**Problem details**
Each entry must be reproduced precisely as it stands.

Source data
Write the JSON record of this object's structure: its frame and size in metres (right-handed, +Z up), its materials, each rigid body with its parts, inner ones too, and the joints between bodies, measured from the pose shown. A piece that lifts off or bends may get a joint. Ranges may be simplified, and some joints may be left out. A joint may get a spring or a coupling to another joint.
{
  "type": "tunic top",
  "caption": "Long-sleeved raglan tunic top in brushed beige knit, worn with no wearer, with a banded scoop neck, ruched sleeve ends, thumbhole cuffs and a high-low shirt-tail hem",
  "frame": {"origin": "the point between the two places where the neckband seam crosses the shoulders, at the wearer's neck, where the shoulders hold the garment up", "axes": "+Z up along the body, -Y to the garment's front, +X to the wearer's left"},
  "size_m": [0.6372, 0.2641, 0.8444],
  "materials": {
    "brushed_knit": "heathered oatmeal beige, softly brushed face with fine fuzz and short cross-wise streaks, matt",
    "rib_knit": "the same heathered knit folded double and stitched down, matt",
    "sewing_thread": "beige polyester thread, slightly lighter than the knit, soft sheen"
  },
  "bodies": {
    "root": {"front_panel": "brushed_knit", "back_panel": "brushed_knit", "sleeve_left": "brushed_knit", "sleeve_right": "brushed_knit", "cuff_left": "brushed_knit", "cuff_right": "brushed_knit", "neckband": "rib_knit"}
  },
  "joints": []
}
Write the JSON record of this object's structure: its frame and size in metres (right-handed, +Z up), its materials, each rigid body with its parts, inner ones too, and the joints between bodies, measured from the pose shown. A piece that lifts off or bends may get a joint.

**Exercise output**
Write the JSON record of this object's structure: its frame and size in metres (right-handed, +Z up), its materials, each rigid body with its parts, inner ones too, and the joints between bodies, measured from the pose shown. A piece that lifts off or bends may get a joint. Ranges may be simplified, and some joints may be left out. A joint may get a spring or a coupling to another joint.
{
  "type": "tunic top",
  "caption": "Long-sleeved raglan tunic top in brushed beige knit, worn with no wearer, with a banded scoop neck, ruched sleeve ends, thumbhole cuffs and a high-low shirt-tail hem",
  "frame": {"origin": "the point between the two places where the neckband seam crosses the shoulders, at the wearer's neck, where the shoulders hold the garment up", "axes": "+Z up along the body, -Y to the garment's front, +X to the wearer's left"},
  "size_m": [0.6372, 0.2641, 0.8444],
  "materials": {
    "brushed_knit": "heathered oatmeal beige, softly brushed face with fine fuzz and short cross-wise streaks, matt",
    "rib_knit": "the same heathered knit folded double and stitched down, matt",
    "sewing_thread": "beige polyester thread, slightly lighter than the knit, soft sheen"
  },
  "bodies": {
    "root": {"front_panel": "brushed_knit", "back_panel": "brushed_knit", "sleeve_left": "brushed_knit", "sleeve_right": "brushed_knit", "cuff_left": "brushed_knit", "cuff_right": "brushed_knit", "neckband": "rib_knit"}
  },
  "joints": []
}
Write the JSON record of this object's structure: its frame and size in metres (right-handed, +Z up), its materials, each rigid body with its parts, inner ones too, and the joints between bodies, measured from the pose shown. A piece that lifts off or bends may get a joint.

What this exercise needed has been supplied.